> _What you have to do_: Extract each line of the data below exactly as written.
-- Begin --
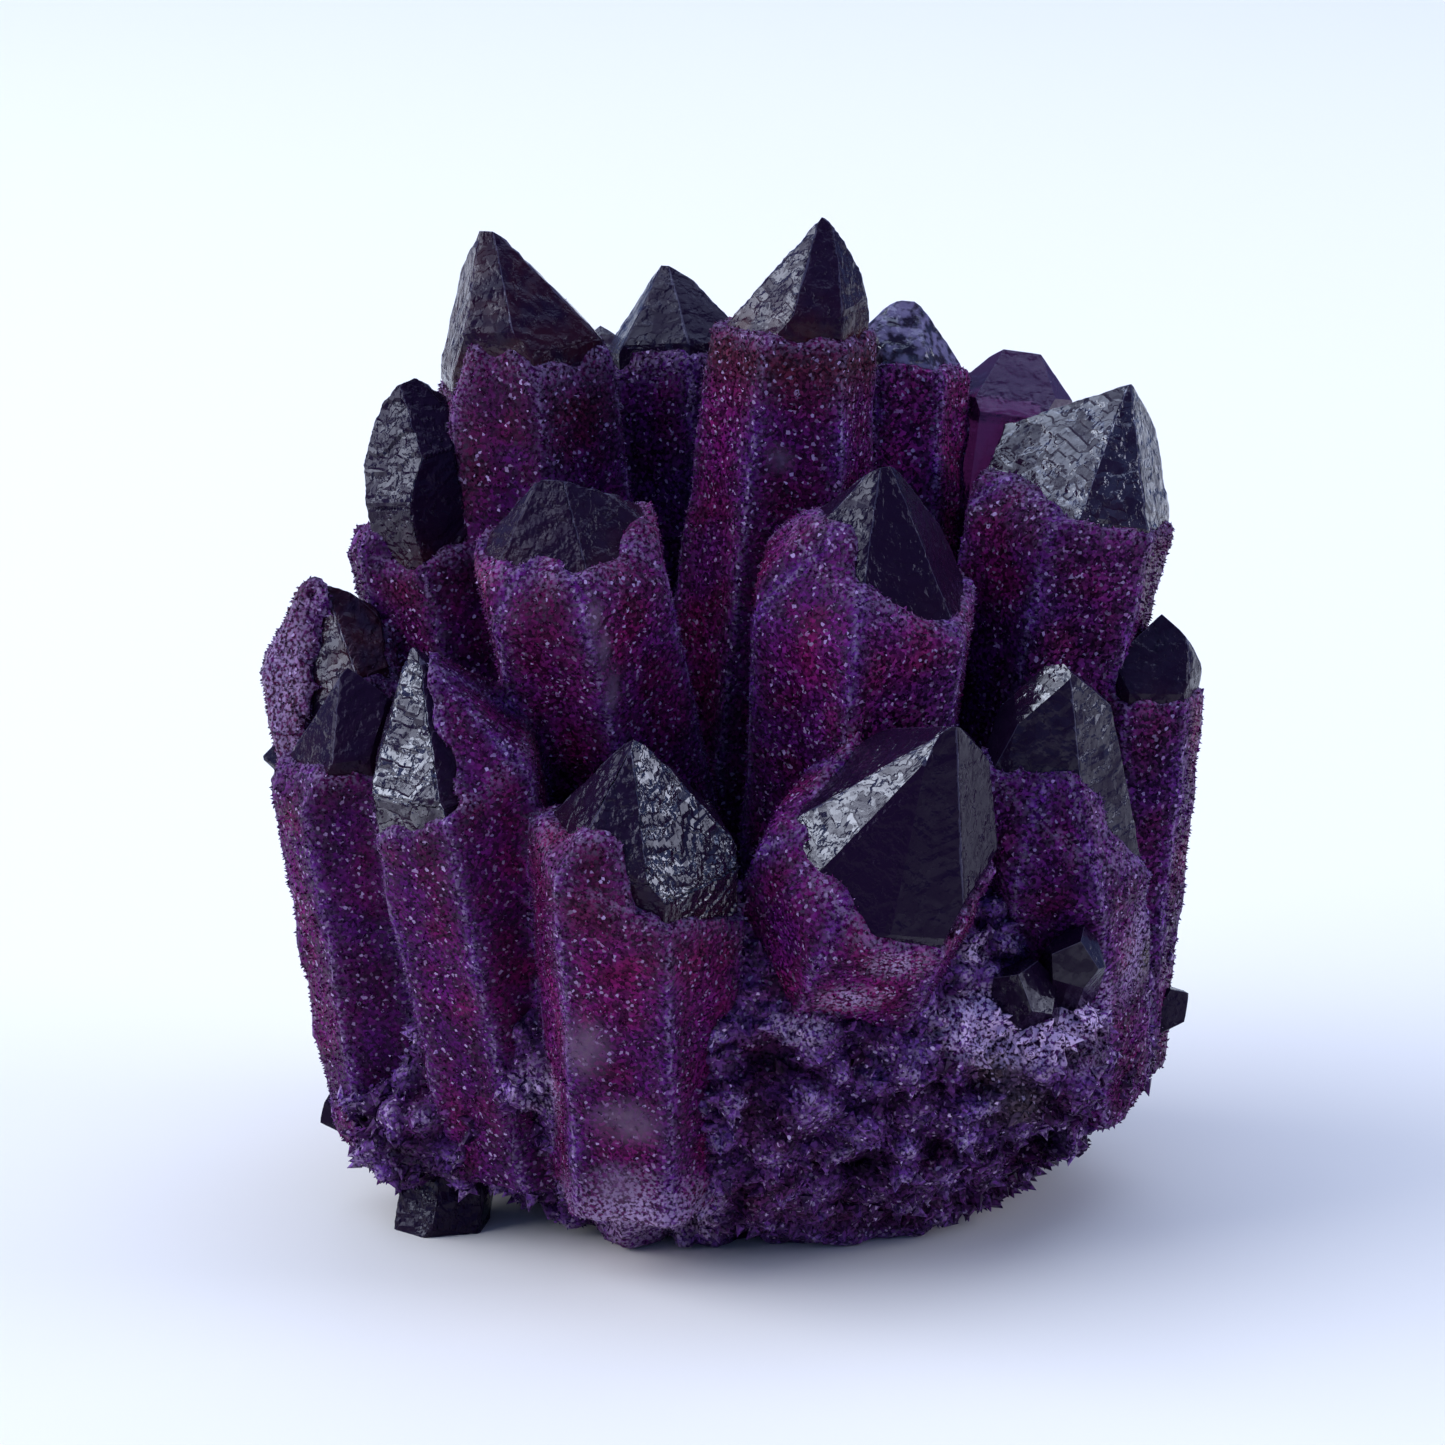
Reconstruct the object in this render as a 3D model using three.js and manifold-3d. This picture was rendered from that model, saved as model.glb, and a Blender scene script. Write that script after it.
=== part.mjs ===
// A cluster of amethyst points, grown together on one lumpy foot.
// Units are millimetres and +Z is up. The origin is on the flat cut under the foot, below the cluster's middle.
// Every crystal, its sugary coat and the foot are one piece of quartz, so they are joined in one solid.

import * as THREE from "three";
import { ConvexGeometry } from "three/addons/geometries/ConvexGeometry.js";
import { mergeVertices } from "three/addons/utils/BufferGeometryUtils.js";
import Module from "manifold-3d";

// A quartz point ends in six faces, each of them 38.2 degrees from the crystal's long axis.
const END_FACE_ANGLE = 38.2;
const SIDES = 6;

// The sugary coat on the long sides, and how far below the end faces it stops where no brim is given.
const COAT = 0.7;
const COLLAR = 0.8;

// The foot: a bowl of fused small crystals, wide above and cut flat below.
const FOOT = { middle: [2.5, 0, 22], halfSizes: [39.5, 35, 28], detail: 6 };

// The heart: the mass of the crystals' lower halves, which grew into one another.
const HEART = { middle: [0, 0, 26], halfSizes: [27, 25, 29], detail: 3 };

// The bulge at the right of the front, pale with frost.
const BULGE = { middle: [27, -22, 20], halfSizes: [9, 8, 7], detail: 2 };

// How wide and how high the lumps of these three are.
const LUMP_SIZE = 9;
const LUMP_HEIGHT = 2.6;

// The little points that stand all over the foot and the heart: how many, how thick, how far their tips stand out,
// how much they lean, how long their pointed end is as a share of the thickness, and how deep they are rooted.
const LITTLE_POINTS_ON_FOOT = 130;
const LITTLE_POINTS_ON_HEART = 40;
const LITTLE_ACROSS = [2.8, 6];
const LITTLE_REACH = [0.8, 3];
const LITTLE_LEAN = 0.9;
const LITTLE_END = 0.7;
const LITTLE_ROOT = 6;
const LITTLE_SLIM = 1.1;

// The block of space under the cut: its width, its depth and its height.
const BELOW_CUT = [200, 200, 60];

// Corners nearer to each other than this are one corner, and planes this nearly parallel have no corner.
const ONE_CORNER = 0.001;
const ON_PLANE = 0.0001;
const PARALLEL = 0.000001;

// Large uneven factors that scatter the fixed pseudo-random numbers.
const SCATTER = { x: 127.1, y: 311.7, z: 74.7, draw: 53.3, all: 43758.5453 };
const FULL_TURN = 360;

// Which of the six end faces reach the tip: the rise is how far outside the tip a face lies.
const THREE_LARGE = [0, 1.6, 0, 2.2, 0, 1.8];
const OTHER_THREE = [1.8, 0, 2.2, 0, 1.6, 0];
const CHISEL = [1.2, 0, 1.5, 1.2, 0, 1.5];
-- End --
> _Problem solution_:
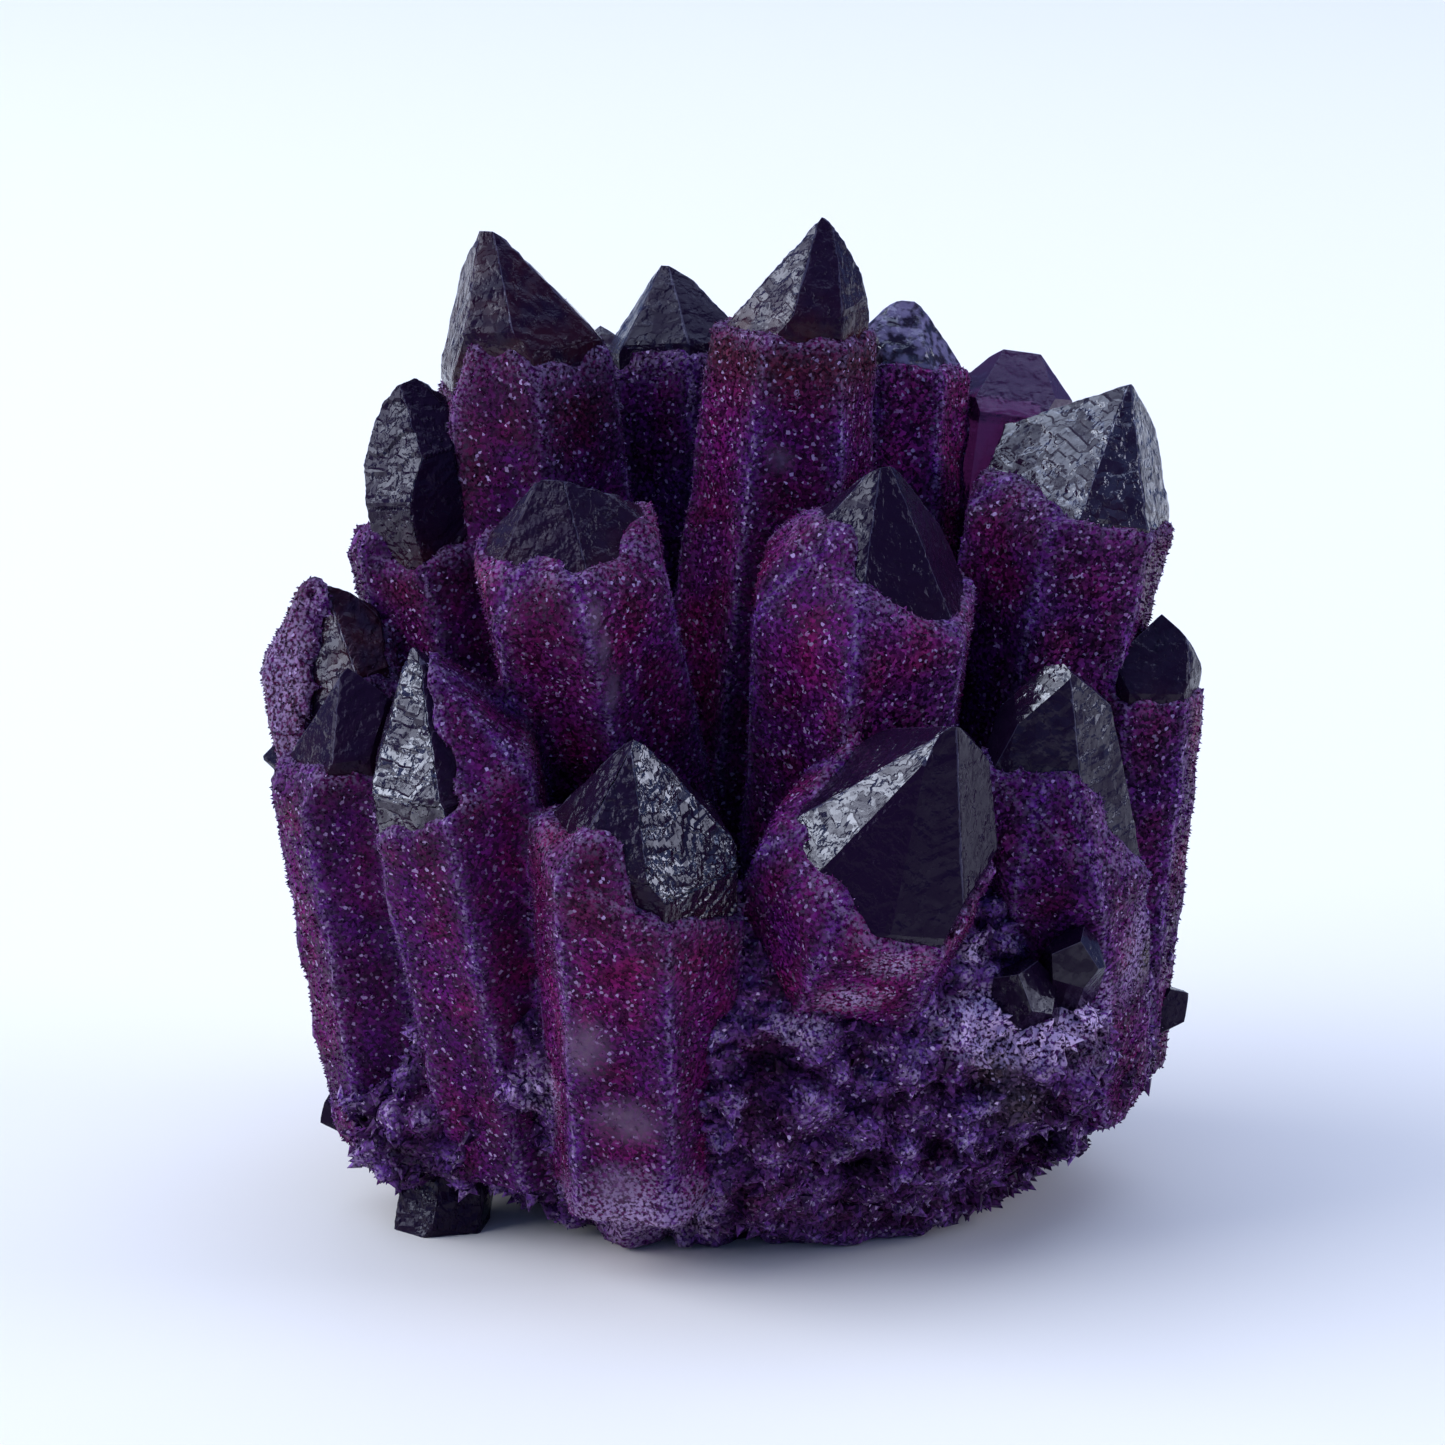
Reconstruct the object in this render as a 3D model using three.js and manifold-3d. This picture was rendered from that model, saved as model.glb, and a Blender scene script. Write that script after it.
=== part.mjs ===
// A cluster of amethyst points, grown together on one lumpy foot.
// Units are millimetres and +Z is up. The origin is on the flat cut under the foot, below the cluster's middle.
// Every crystal, its sugary coat and the foot are one piece of quartz, so they are joined in one solid.

import * as THREE from "three";
import { ConvexGeometry } from "three/addons/geometries/ConvexGeometry.js";
import { mergeVertices } from "three/addons/utils/BufferGeometryUtils.js";
import Module from "manifold-3d";

// A quartz point ends in six faces, each of them 38.2 degrees from the crystal's long axis.
const END_FACE_ANGLE = 38.2;
const SIDES = 6;

// The sugary coat on the long sides, and how far below the end faces it stops where no brim is given.
const COAT = 0.7;
const COLLAR = 0.8;

// The foot: a bowl of fused small crystals, wide above and cut flat below.
const FOOT = { middle: [2.5, 0, 22], halfSizes: [39.5, 35, 28], detail: 6 };

// The heart: the mass of the crystals' lower halves, which grew into one another.
const HEART = { middle: [0, 0, 26], halfSizes: [27, 25, 29], detail: 3 };

// The bulge at the right of the front, pale with frost.
const BULGE = { middle: [27, -22, 20], halfSizes: [9, 8, 7], detail: 2 };

// How wide and how high the lumps of these three are.
const LUMP_SIZE = 9;
const LUMP_HEIGHT = 2.6;

// The little points that stand all over the foot and the heart: how many, how thick, how far their tips stand out,
// how much they lean, how long their pointed end is as a share of the thickness, and how deep they are rooted.
const LITTLE_POINTS_ON_FOOT = 130;
const LITTLE_POINTS_ON_HEART = 40;
const LITTLE_ACROSS = [2.8, 6];
const LITTLE_REACH = [0.8, 3];
const LITTLE_LEAN = 0.9;
const LITTLE_END = 0.7;
const LITTLE_ROOT = 6;
const LITTLE_SLIM = 1.1;

// The block of space under the cut: its width, its depth and its height.
const BELOW_CUT = [200, 200, 60];

// Corners nearer to each other than this are one corner, and planes this nearly parallel have no corner.
const ONE_CORNER = 0.001;
const ON_PLANE = 0.0001;
const PARALLEL = 0.000001;

// Large uneven factors that scatter the fixed pseudo-random numbers.
const SCATTER = { x: 127.1, y: 311.7, z: 74.7, draw: 53.3, all: 43758.5453 };
const FULL_TURN = 360;

// Which of the six end faces reach the tip: the rise is how far outside the tip a face lies.
const THREE_LARGE = [0, 1.6, 0, 2.2, 0, 1.8];
const OTHER_THREE = [1.8, 0, 2.2, 0, 1.6, 0];
const CHISEL = [1.2, 0, 1.5, 1.2, 0, 1.5];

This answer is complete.